Earlier, we posted an update our existing XRT trader (here), but since I’ll be discussing this trade on CNBC’s Options Action tonight I want to have a separate post isolating the new strikes without the profits of the previous trade and the roll:
While about 70% of S&P 500 companies having reported Q1 earnings, the balance of high profile names yet to report will be heavily dominated by retailers like Costco (COST), The Home Depot (HD), Lowe’s (LOW), Macy’s (M), Target (TGT) & Walmart (WMT). The retail oriented results that we have seen so far have been mixed, but the price action overall has been less than stellar, with prior leaders like Nike (NKE), Under Armour (UA) & Starbucks (SBUX) all down considerably since their earnings reports. I fully expect HD to do what they, more doing if you get my drift, but JCP’s results today suggest that department stores are getting eating alive by the likes of Amazon.com , and this is a secular shift that retailers of all sorts will spend untold amounts of millions to create omni-channel offerings, which hurt profitability in the near term. I suspect 2016 will be a tough year for retailers, as was 2015.
This is just the world we live in.
— Dan Nathan (@RiskReversal) May 6, 2016
Last Friday, we highlighted WMT’s poor daily performance (here), and considered their upcoming earnings event, amidst the company’s hope that low oil prices finally becoming a tailwind for investors. But the problem is that economic conditions (as evidenced by this morning’s April Jobs report, the lowest print since last September) appear to be weakening, with consumer confidence waning a bit. This is during a time when crude oil has remained bid, with gas at the pump up more than 10% since most retailers gave guidance in February. So the expected tailwind could become a headwind at the exact wrong time.

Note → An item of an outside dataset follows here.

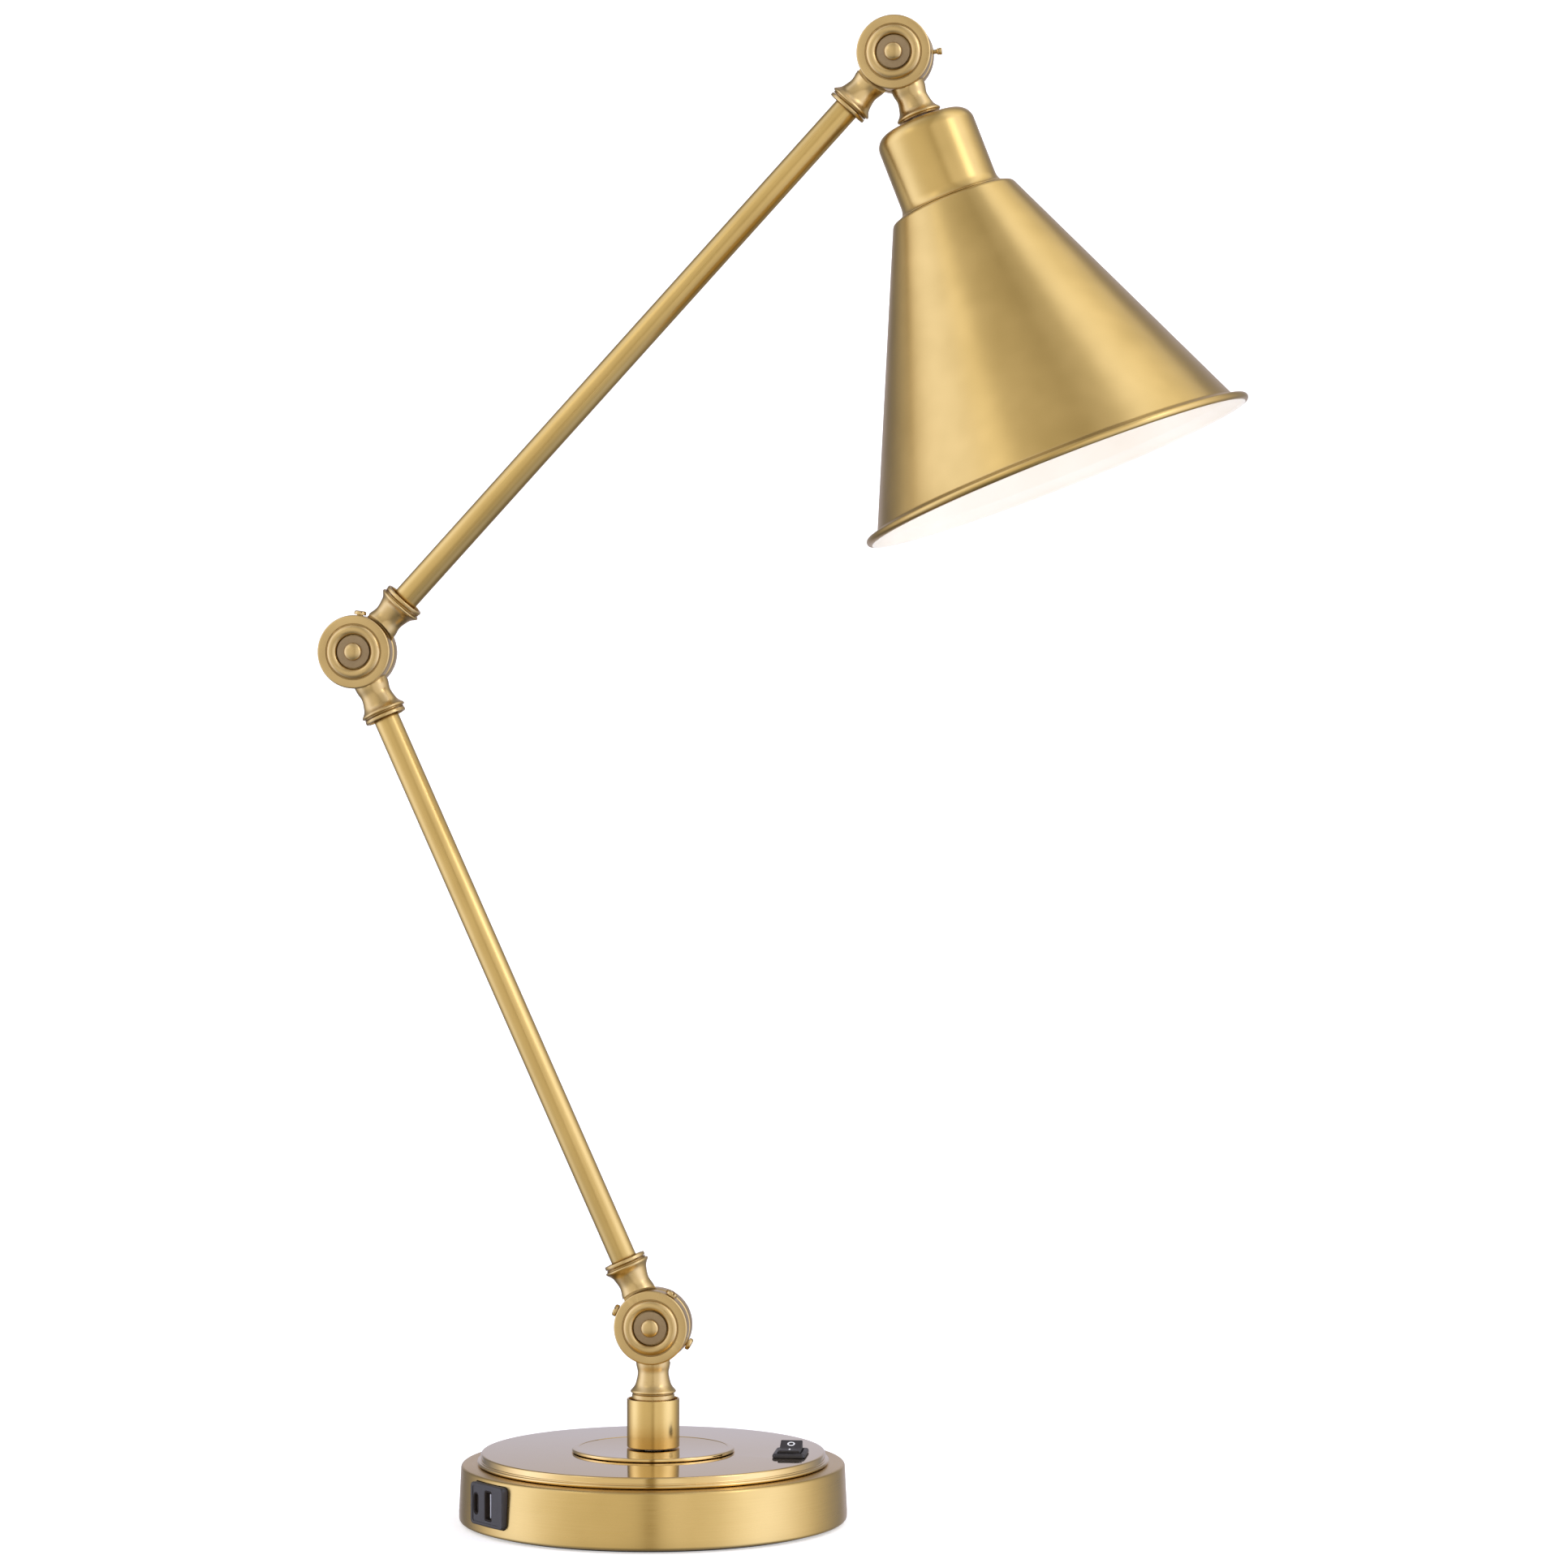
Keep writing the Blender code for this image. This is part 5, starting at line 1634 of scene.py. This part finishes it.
    def tint(self, azimuth: float, strength: float) -> Colour:
        """The colour of a part of the walls: cool where they are brightest, warm in the gap at the camera."""
        bright = strength * self.wall_share
        if abs(azimuth) < 4:
            return (bright, 0.85 * bright, 0.6 * bright)
        if abs(azimuth) > 155:
            return (bright, 0.95 * bright, 1.07 * bright)
        cool = max(0.0, strength - 0.56) / 0.41
        return (bright, (0.97 + 0.11 * cool) * bright, (1 + 0.55 * cool) * bright)

    def lights(self) -> None:
        """Two small softboxes that put a glint on the edges, and a wide one high on the right."""
        target = Vector((0, 0, self.aim))
        for name, azimuth, distance, height, size, radiance in (
            ("key_softbox", -52, 1900, 1700, (700, 700), 0.7),
            ("rim_softbox", 60, 2000, 1500, (600, 900), 2.0),
            ("top_softbox", 108, 1200, 2300, (1700, 1700), 0.6),
        ):
            bearing = math.radians(self.camera_turn + azimuth)
            place = Vector((distance * math.sin(bearing), -distance * math.cos(bearing), height))
            light = bpy.data.lights.new(name, "AREA")
            light.shape = "RECTANGLE"
            light.size, light.size_y = (side * MM for side in size)
            light.energy = radiance * math.pi * light.size * light.size_y
            lamp = bpy.data.objects.new(name, light)
            lamp.location = place * MM
            lamp.rotation_euler = (target - place).to_track_quat("-Z", "Y").to_euler()
            lamp.visible_camera = False
            bpy.context.scene.collection.objects.link(lamp)

    def camera(self) -> None:
        """The level camera, a little to the right of the front."""
        bearing = math.radians(self.camera_turn)
        data = bpy.data.cameras.new("camera")
        data.lens = self.lens
        data.shift_y = self.frame_drop
        camera = bpy.data.objects.new("camera", data)
        side, back = self.camera_side, self.camera_distance
        camera.location = Vector((
            side * math.cos(bearing) + back * math.sin(bearing),
            side * math.sin(bearing) - back * math.cos(bearing),
            self.camera_height,
        )) * MM
        camera.rotation_euler = (math.pi / 2, 0, bearing)
        bpy.context.scene.collection.objects.link(camera)
        bpy.context.scene.camera = camera
        bpy.context.scene.view_settings.view_transform = "Standard"


def main() -> None:
    """Builds the lamp and its studio."""
    logging.basicConfig(level=logging.INFO, format="%(message)s")
    shop = Workshop()
    shop.dress_frame()
    Lamp(shop).build()
    Studio().build()
    LOG.info("%d pieces", len(shop.made))


if __name__ == "__main__":
    main()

While I have been bearishly positioned in the XRT for a couple months (here), targeting a move back to $40 looks like reasonable risk reward with defined risk:
Trade: Buy XRT ($43) June 42/38 put spread for 75 cents
- Buy 1 June 42 put for 90 cents
- Sell 1 June 38 put at 15 cents
Break-Even on June expiration:
Profits: between $41.25 and 38 of up to $3.25, max gain of $3.25 at $38 (or below)
Losses: up to 75 cents between 41.25 and 42, with max loss of 75 cents at 42 or higher.
Rationale: Despite the stock being down 6% in the last week, given the catalysts of retail earnings in the next few weeks, playing for continued near term weakness, targeting a breakdown below $42 support, with a range back towards the Jan/Feb double bottom low makes sense given my financial world view.